The advertisement published yesterday misrepresented a people in such a fundamentally racist way, it is difficult to comprehend that some people may buy into its lies.

Dehumanization is an age old strategy in the oppression of a people.

Associating an entire indigenous group as terrorists, because of their ethnicity through such misrepresentation of images, will lead people who don’t know the truth to assume it to be the truth because it has been published in a journal that they respect and trust.

You can call a people rats, vermin, or terrorists but when you do this, it is clear that your objective is to isolate them from humanity so that you can destroy them. One should also note that historically, indigenous people’s struggles to free themselves from colonialism and oppression have been labeled “terrorist.” This facilitates their dehumanization, and thus allows people to explain away their extermination and the destruction of their traditional society (for example, native American resistance to colonization was labeled “terrorist”).

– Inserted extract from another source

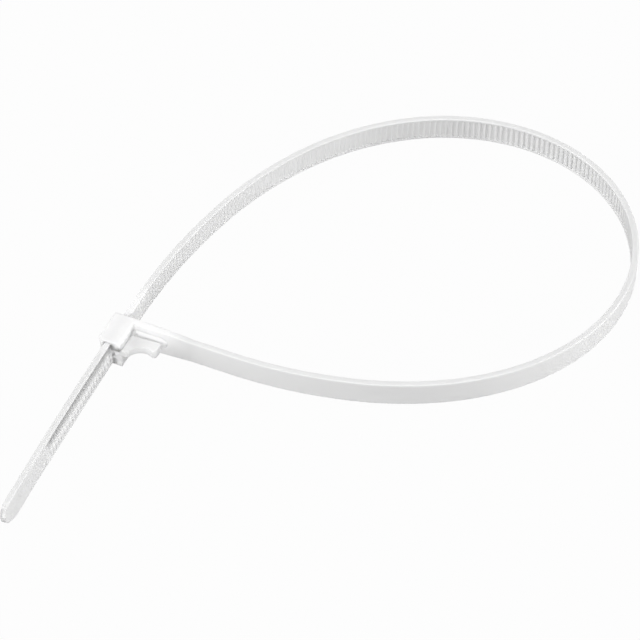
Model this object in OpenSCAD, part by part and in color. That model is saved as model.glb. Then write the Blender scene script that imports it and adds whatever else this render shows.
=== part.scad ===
// Releasable cable tie, closed into a loop and lying on the edge of its strap.
// Strap, rack of teeth, head, pawl, release lever and tail are one nylon moulding.
// The origin is on the head's underside, in line with the slot and halfway along it. X runs along the
// strap where it leaves the head, Y points into the loop, Z is up. The tail leaves the head towards -Y.

/* [Strap] */
// Width of the strap, its height as it lies here
strap_w = 7.6; // [6.8:0.1:8.4]
// Thickness of the strap over its rails
strap_t = 1.8; // [1.6:0.05:2]
// Radius of the strap's long edges
strap_edge_r = 0.4; // [0.2:0.05:0.5]
// Width of each smooth rail beside the rack
rail_w = 0.65; // [0.5:0.05:1]
// Depth of the recess the rack lies in
recess_d = 0.7; // [0.5:0.05:0.8]

/* [Rack] */
// Distance from one tooth to the next
tooth_pitch = 1.65; // [1.5:0.05:2]
// Height of a tooth above the floor of the recess
tooth_h = 0.6; // [0.4:0.05:0.65]
// Run of a tooth's steep face
tooth_rake = 0.2; // [0.1:0.05:0.3]
// Flat at the crest of a tooth
tooth_land = 0.25; // [0.15:0.05:0.4]

/* [Loop] */
// Tightest bend of the loop, opposite the head
bend_tight_r = 47.5; // [42:0.5:60]
// Flattest bend of the loop, next to the head
bend_flat_r = 350; // [200:10:600]
// Angle by which the tightest bend is off the middle of the loop
bend_skew = -3.7; // [-6:0.1:3]

/* [Tail] */
// Length of the toothed tail past the head
tail_toothed_l = 40; // [20:1:60]
// Length of the smooth finger tip
tip_l = 24; // [15:0.5:35]
// Radius of the tip's nose, level with the upper edge
tip_nose_r = 3; // [2:0.1:3.5]
// Angle of the cut that takes off the tip's lower corner
tip_cut_angle = 23; // [15:1:35]
// Thickness of the smooth tip
tip_t = 1.7; // [1.4:0.05:1.7]
// Thickness of the tip at its nose, taken off its plain side
tip_nose_t = 1.1; // [0.8:0.05:1.3]
// Length over which the tip thins to its nose
tip_thin_l = 7; // [5:0.5:10]
// Angle of the slight set left in the tail, up to the smooth tip
tail_set = 1.6; // [0.4:0.1:3]
// Angle by which the tail, the lever and the head's walls lean away from the neck
head_lean = 4; // [1:0.5:5]

/* [Head] */
// Height of the head, across its two cheeks
head_h = 9; // [9:0.1:11]
// Depth of the head along the slot
head_d = 11; // [10:0.1:12]
// Rise of the head's entry side above the inner face of the strap
head_rise = 0.3; // [0.1:0.1:0.6]
// Thickness of the wall behind the smooth face of the strap
head_back = 2.1; // [2:0.1:3]
// Reach of the head from the slot's middle towards the neck
head_front = 3.7; // [3.5:0.1:4]
// Radius of the head's upper and lower edges
head_edge_r = 0.8; // [0.4:0.1:0.9]
// Radius of the head's upright corners behind the strap
head_corner_r = 1.6; // [1:0.1:2]
// Clearance between the head and the strap in the slot
slot_gap = 0.07; // [0.05:0.01:0.12]

/* [Neck] */
// Distance from the slot's middle to the near end of the window
window_from = 2.75; // [2.5:0.05:3]
// Distance from the slot's middle to the far end of the window
window_end = 13.5; // [12.5:0.1:15]
// Height of the window
window_h = 3.9; // [3.4:0.1:4.2]
// Height of the wide part of the neck
neck_h = 8.9; // [8.4:0.1:8.9]
// Distance from the slot's middle to where the neck begins to narrow
neck_wide = 12; // [10:0.5:14]
// Distance from the slot's middle to where the neck has the strap's width
neck_end = 21; // [18:0.5:25]

/* [Pawl and release lever] */
// Height of the pawl and lever
pawl_h = 2.4; // [2:0.1:2.8]
// Thickness of the hinge the pawl bends at
hinge_t = 0.9; // [0.7:0.1:1.1]
// Number of teeth on the pawl
pawl_teeth = 3; // [1:1:3]
// Reach of the lever from the slot's middle
lever_reach = 12.7; // [11.6:0.1:13.4]
// Gap between the lever and the neck
lever_gap = 1.65; // [1.2:0.05:2]
// Depth of the lever's end, from its neck side to its tip
lever_end_d = 4; // [3.6:0.1:4.4]
// Radius of the hollow under the lever
lever_hollow_r = 4.2; // [3.9:0.1:4.4]
// Radius of the lever's outer corner
lever_corner_r = 0.9; // [0.5:0.1:1.2]
// Radius of the lever's tip
lever_tip_r = 1; // [0.8:0.1:1.2]
// Radius of the lever's long edges
lever_edge_r = 0.25; // [0.1:0.05:0.4]
// Clearance of the pocket above and below the pawl
pawl_gap = 0.15; // [0.1:0.05:0.4]

/* [Hidden] */
$fn = 48;
// reach of a cut past a face
past = 1;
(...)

The only benefit to the advertisement, yesterday, was that to those who can see clearly; such inflammatory claims expose the agenda of those who published it, and of their cause.

On Sept. 11 the world wept for the loss of innocent American lives because the loss of any human life is a waste. There are people who hate America, no doubt, but just as you cannot call every white person a racist because of the Ku Klux Klan, you cannot call every Palestinian a terrorist because less than one percent of them has committed a crime.

The advertisement read “there are always two sides to a story. But only one truth.” But for anyone who respects human rights and dignity, it is clear that the truth does not lie in the hands of an oppressor who seeks an ethnically pure state.